登場当初に仄めかされた文芸部時代のみのりん先輩に何があったのか。彼女が抱えていた心の闇というか苦悩していたことが遂に明るみにな回でした。部活内での陰湿な問題とかではなく、文芸部の先輩に身の丈というか現実を突きつけられたが故の主にみのりの心に起因した問題でしたが、以前とは異なり文系部時代の事を重く受け止めつつも、トロピカる部の部員としてプリキュアとしての活動を経て、それが糧となりしっかり前を向けていることが伺えるのが何よりも嬉しかった。
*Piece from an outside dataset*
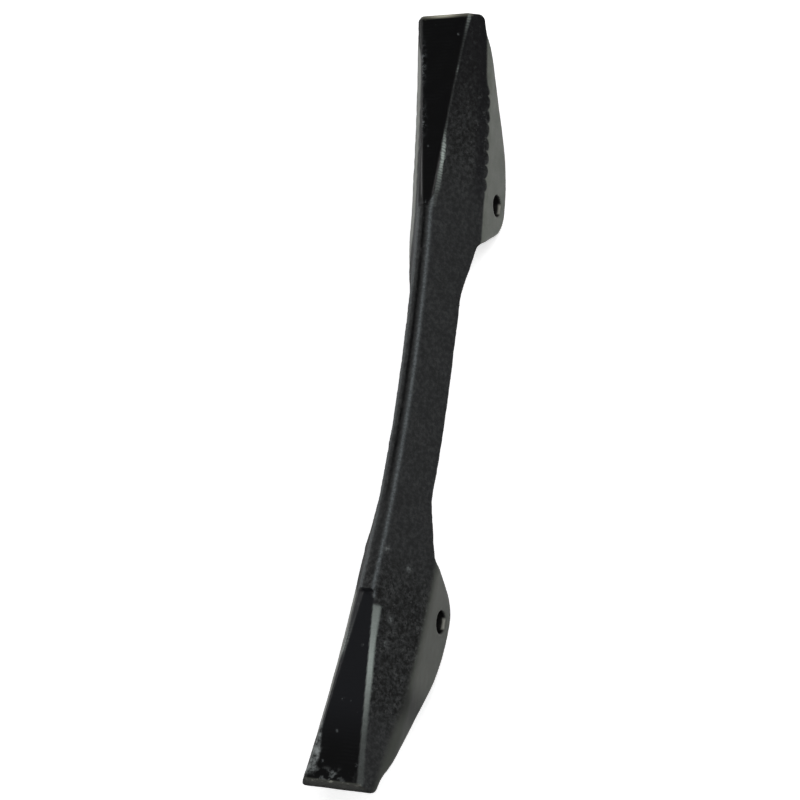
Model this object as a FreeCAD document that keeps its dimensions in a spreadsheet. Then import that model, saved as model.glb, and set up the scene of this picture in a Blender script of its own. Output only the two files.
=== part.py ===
"""Reversible plough shin: a curved wear bar that saddles the front edge of a plough leg.

The bar is one forging. It is bent to one even radius, so both ends reach forward, and both
ends have ears and a chisel facet, so that it can be turned round when one end is worn. It
lies here on its back, on the noses of its four ears, with the soil side up.

Frame: X across the bar, Y along it, Z up towards the soil side. Every size along the bar is
an arc length on the crest, counted from the middle, and every depth is counted from the crest
towards the leg, square to the bend. All sizes are millimetres.
"""
import FreeCAD
import Part
import math
import os
import Sketcher

# The whole bar
bend_radius = 650
end_arc = 234

# The prow: a narrow flat crest, rounded into two flanks that sweep back to the cheeks
crest_half_flat = 1.5
crest_round = 4.5
neck_half_width = 19.5
neck_cheek_depth = 34.1
head_half_width = 25.5
head_cheek_depth = 40
shoulder_round = 12
blank_depth = 82

# The waist between the two heads
neck_arc = 63
head_arc = 92
neck_depth = 28.6
waist_round = 60
base_depth = 34.2

# The ears behind each head
root_round = 8
ear_lean = 56
hole_arc = 124
nose_depth = 50.2
nose_round = 21
belly_round = 80
ear_rake = 40.5
heel_arc = 223
heel_depth = 35.3
heel_round = 30
tip_depth = 34
tip_round = 4

# The slot between the ears, for a 30 mm leg, and the cross hole for an M12 bolt
slot_half_width = 15.5
slot_floor_depth = 34.6
slot_bevel = 2
hole_diameter = 13.5
hole_depth = 56.6

# The chisel facets across the crest, with a bevel down both long sides. One runs out shallow
# towards the middle, the other is shorter and starts at a blunt step.
facet_arc = 113
facet_start_depth = 1.4
facet_start_half = 2.2
short_facet_arc = 127
short_start_depth = 3.8
short_start_half = 3.4
facet_end_depth = 22
facet_end_half = 15.6
bevel_lean = 25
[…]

今回明かされた過去の経緯もあり、登場回みのりん先輩が見せていた空想と現実は違うものという考え方やスタンスを取っていた理由も得心がいったのですが、だからこそ空想と同じくらい何を言い出すか分からないまなつ達とのトロピカる日々の中で、かつて欠けていると言われた自分自身の経験を数々の刺激的な体験の積み重ねで獲得し、それを以て過去を払拭する原動力になっていたのが素敵だなと。

今回のコスメ体験にしても普段と違う自分になるという意味合いも込められていたと思うが、現実の中でも自分では思いもよらない未知の体験や、想像も及ばない出来事はいくつも転がっている。そこに飛び込み挑むか否かは自分次第であり、みのりん先輩はトロピカる部とプリキュアとしての活動の中でそれを得たんだものね。だからそれらが文芸部時代の暗い雲を吹き飛ばす光となり得るのだと。

メイクでミラクル!は本作のキャッチコピーにしてテーマでもあるのだけど、自分とは異なる自分や一人でいるだけでは引き出されることのない自分の一面。みのりん先輩の内面の変化とそれらの事柄をあおぞらメイク教室やトロピカる部の仲間と絡めて表現していたのは見事だし、裏方に徹する気質のみのりん先輩が率先して前に出る姿を見られたのも感慨深いものがありました。

この心境の変化こそがまなつ達との交流の中で彼女が獲得したものでもあり、仲間に対して自分の言葉で素直に感謝の気持ちを伝えられるようになったのもそうなのだろうと。登場回やローラとの入れ替わり回の内容も効いていたし、意外と人や周りを良く見ているローラの上に立つ者としての資質というか。みのりん先輩との絡みの中で、そういった一面を見ることが出来たのも良かったかなと思うところです。

自分が思い描いた空想の世界以上に刺激と驚きで満ちた毎日。その積み重ねの先にみのりん先輩がまた筆を執って物語を紡いでくれるようになったら嬉しいし、今のまなつ達との楽しく騒がしい日々をいつか未来の先輩が書いてくれたら良いなと思わずにはいられない。過去を乗り越え成長を遂げていくみのりん先輩の眩しい笑顔が最高に刺さる回でありました。

一般柔道部員の出し物に半ば強制的に駆り出されながらも文化祭に自然と溶け込んでるチョンギーレさんが好き。シェフ魂に火が付いてしまったのかもしれないが、チョンギーレさんは見た目を除けば十分に人間社会でやっていけそうな素養を備えているなと改めて思えました。いや、今作の幹部勢はみんな憎めない良い人揃いなだけに最後にはみんな幸せになってほしいと願ってやまないのである。